# Affordable CO2 setup



## BettaBeats (Jan 14, 2010)

I am looking for an affordable CO2 setup for my 15 gal tall tank. Something simple, easy, and compact preferably.

Or if someone can help guide me, please send a msg.

I don't like the irregularity of DIY CO2 and want something that will maintain a stable pH and CO2 level.


----------



## Darkblade48 (Jan 28, 2008)

Have you taken a look at my pressurized CO2 article I wrote here?

http://gtaaquaria.com/forum/showthread.php?t=12271


----------



## BettaBeats (Jan 14, 2010)

Darkblade48 said:


> Have you taken a look at my pressurized CO2 article I wrote here?
> 
> http://gtaaquaria.com/forum/showthread.php?t=12271


Thanks, I saw some links to some pre-built kits that seem quite affordable.

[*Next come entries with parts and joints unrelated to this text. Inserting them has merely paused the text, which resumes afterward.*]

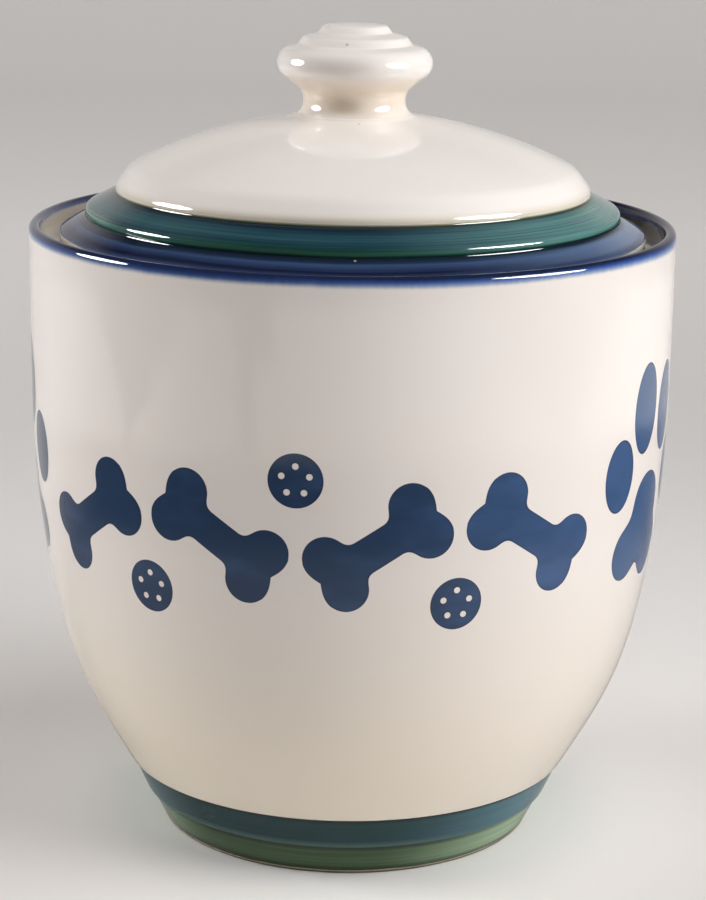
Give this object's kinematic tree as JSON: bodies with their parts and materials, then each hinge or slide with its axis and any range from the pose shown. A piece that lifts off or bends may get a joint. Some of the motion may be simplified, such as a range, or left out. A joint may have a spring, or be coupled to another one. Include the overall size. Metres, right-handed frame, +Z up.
{
  "type": "biscuit jar",
  "caption": "Lidded stoneware jar: upright wall drawing in to a turned foot, a gallery ledge inside the rim, and a stepped domed lid with a waisted knob.",
  "frame": {"origin": "middle of the foot ring, on the surface that the jar stands on", "axes": "+Z up along the jar's axis; the decorated front faces -Y, and +X is to its right as seen from the front"},
  "size_m": [0.1906, 0.1906, 0.2414],
  "materials": {
    "jar_glaze": "gloss cream glaze with a blue rim and foot",
    "lid_glaze": "gloss cream glaze over blue steps",
    "knob_glaze": "gloss cream glaze"
  },
  "bodies": {
    "jar": {"jar_body": "jar_glaze"},
    "lid": {"lid": "lid_glaze", "knob": "knob_glaze"}
  },
  "joints": [
    {"name": "lid_lift", "type": "slide", "parent": "jar", "child": "lid", "axis": [0, 0, 1], "range_m": [0, 0.08]}
  ]
}
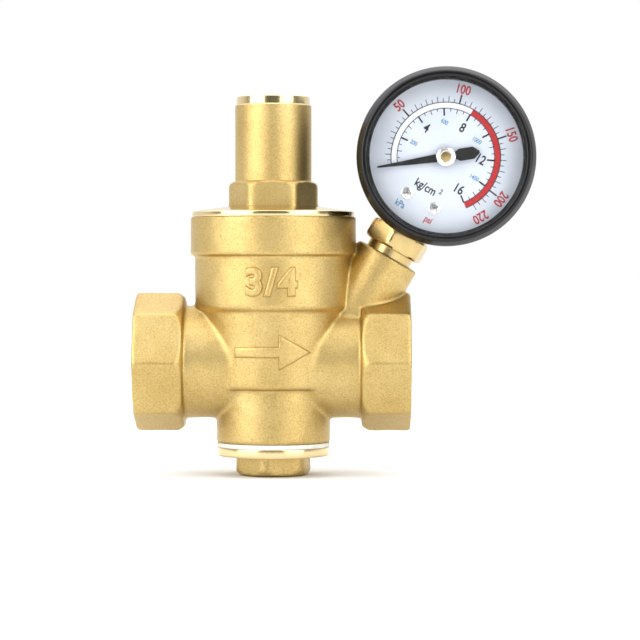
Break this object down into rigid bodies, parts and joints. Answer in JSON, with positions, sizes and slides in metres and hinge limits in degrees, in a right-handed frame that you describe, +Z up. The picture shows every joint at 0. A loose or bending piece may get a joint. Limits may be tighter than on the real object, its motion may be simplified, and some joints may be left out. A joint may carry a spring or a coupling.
{
  "type": "water pressure regulator",
  "caption": "Brass water pressure regulator with threaded ports, a spring-loaded piston valve, an adjusting screw in its tube and a dial pressure gauge on a slanted port.",
  "frame": {"origin": "centre of the inlet's mouth", "axes": "+X along the flow from inlet to outlet, +Z up the valve's own axis towards the adjusting screw, -Y out of the gauge's dial"},
  "size_m": [0.0967, 0.0402, 0.0986],
  "materials": {
    "cast_brass": "sand-blasted casting",
    "machined_brass": "turned, bright",
    "spring_steel": "drawn wire, oiled",
    "seal_rubber": "matte",
    "white_gasket": "matte",
    "black_enamel": "gloss enamel",
    "lens_glass": "polished",
    "dial_face": "satin, printed",
    "pointer_black": "satin",
    "bright_steel": "bright plated",
    "bronze_spring": "rolled strip"
  },
  "bodies": {
    "valve": {"valve_body": "cast_brass", "bonnet": "machined_brass", "bonnet_seal": "seal_rubber", "main_spring": "spring_steel", "bottom_plug": "machined_brass", "bottom_gasket": "white_gasket", "gauge_socket": "machined_brass", "gauge_case": "black_enamel", "case_screws": "bright_steel", "gauge_bezel": "black_enamel", "gauge_lens": "lens_glass", "lens_gasket": "seal_rubber", "gauge_dial": "dial_face", "dial_screws": "bright_steel", "bourdon_tube": "bronze_spring", "movement_back_plate": "machined_brass", "movement_front_plate": "machined_brass", "movement_pillars": "machined_brass", "movement_screws": "bright_steel", "hairspring": "bronze_spring"},
    "spring_seat": {"spring_seat": "machined_brass"},
    "screw": {"adjusting_screw": "machined_brass"},
    "piston": {"piston": "machined_brass", "piston_o_ring": "seal_rubber", "valve_disc": "seal_rubber", "disc_holder": "machined_brass", "disc_nut": "machined_brass"},
    "pointer": {"pointer": "pointer_black", "pointer_cap": "bright_steel", "pinion": "machined_brass"},
    "sector": {"sector_gear": "machined_brass"},
    "tube_end": {"tube_tip": "machined_brass", "link": "machined_brass"}
  },
  "joints": [
    {"name": "piston_slide", "type": "slide", "parent": "valve", "child": "piston", "axis": [0, 0, 1], "range_m": [0, 0.00235], "stiffness_N_per_m": 400, "springref_m": -0.005, "deforming": ["main_spring"]},
    {"name": "seat_slide", "type": "slide", "parent": "valve", "child": "spring_seat", "axis": [0, 0, -1], "range_m": [-0.00501, 0.00501], "deforming": ["main_spring"]},
    {"name": "screw_turn", "type": "hinge", "parent": "spring_seat", "child": "screw", "pos_m": [0.0335, 0, 0.054], "axis": [0, 0, -1], "range_deg": [-1200, 1200]},
    {"name": "pointer_turn", "type": "hinge", "parent": "valve", "child": "pointer", "pos_m": [0.07525, -0.009, 0.04962], "axis": [0, 1, 0], "range_deg": [0, 257], "stiffness_Nm_per_rad": 0.00002, "springref_deg": -11.46, "deforming": ["hairspring"]},
    {"name": "sector_turn", "type": "hinge", "parent": "valve", "child": "sector", "pos_m": [0.07797, -0.0017, 0.03947], "axis": [0, -1, 0], "range_deg": [0, 42.9]},
    {"name": "tube_end_turn", "type": "hinge", "parent": "valve", "child": "tube_end", "pos_m": [0.07525, 0.0055, 0.04962], "axis": [0, -1, 0], "range_deg": [0, 10.55], "deforming": ["bourdon_tube"]}
  ],
  "couplings": [
    {"joint": "seat_slide", "follows": "screw_turn", "m_per_rad": 0.00023873},
    {"joint": "sector_turn", "follows": "pointer_turn", "ratio": 0.16667},
    {"joint": "tube_end_turn", "follows": "pointer_turn", "ratio": 0.041028}
  ]
}
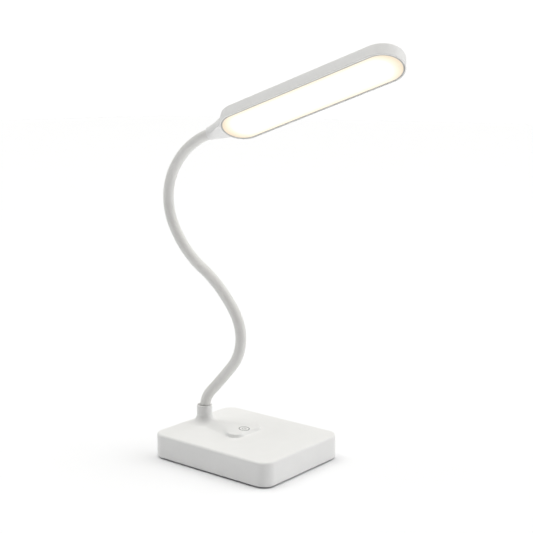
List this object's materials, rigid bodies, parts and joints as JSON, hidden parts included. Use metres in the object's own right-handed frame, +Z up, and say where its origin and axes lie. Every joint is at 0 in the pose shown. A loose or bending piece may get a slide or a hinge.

That is, unless NAFTA forces me to pay customs on free-trade goods.


----------



## Darkblade48 (Jan 28, 2008)

You will likely have to pay GST, PST, the Canada Post handling fee, and any other courier expenses (to avoid the latter, do not use courier services such as UPS, FedEx, etc).


----------



## penpal (Feb 20, 2009)

If you're looking for a regulator, I bought a Milwaukee MA957 for $87 plus like $13 dollars shipping. So in all it was about $100 with shipping, cheapest I could find online.

http://www.water-testers.com/contents/en-us/d100_milwaukee-ma957-co2-regulator.html

Or you can get a regular welding regulator for like $40 bucks. You just have to remember to turn in on and off.

A 5lb Co2 at Norwood is like $75 and that should last you quite a long time on a 15 gallons. Refills are about $15.


----------



## Darkblade48 (Jan 28, 2008)

penpal said:


> Or you can get a regular welding regulator for like $40 bucks. You just have to remember to turn in on and off.


You can get a $40 beer regulator (single stage), a solenoid for $20 off eBay shipped, and there are many other needle/metering valves available as well.


----------



## Rmwbrown (Jan 22, 2009)

I just read an interesting DIY article for a refillable paintball set up. Might be worth looking it if you have a paintball place around you and are willing to fill up a small tank every 4 months or so. I would post the link, but with Planted Tank being hacked recently Firefox is making for a profoundly annoying browse.


----------



## Darkblade48 (Jan 28, 2008)

I would say that a paintball canister would not last 4 months on a 15 gallon aquarium. However, it is still something to consider.


----------



## Rmwbrown (Jan 22, 2009)

Well its the time/money ratio. If you have money, you buy yourself time. No money, then you save money and spend time. I have not tried it myself but it does seem like a realistic option for a complete pressured C02 system in and around 100 bucks.


----------



## BettaBeats (Jan 14, 2010)

There is a paintball place out at Dundas West station I believe. Does anyone know if http://www.c-q-b.ca/ does refills?


----------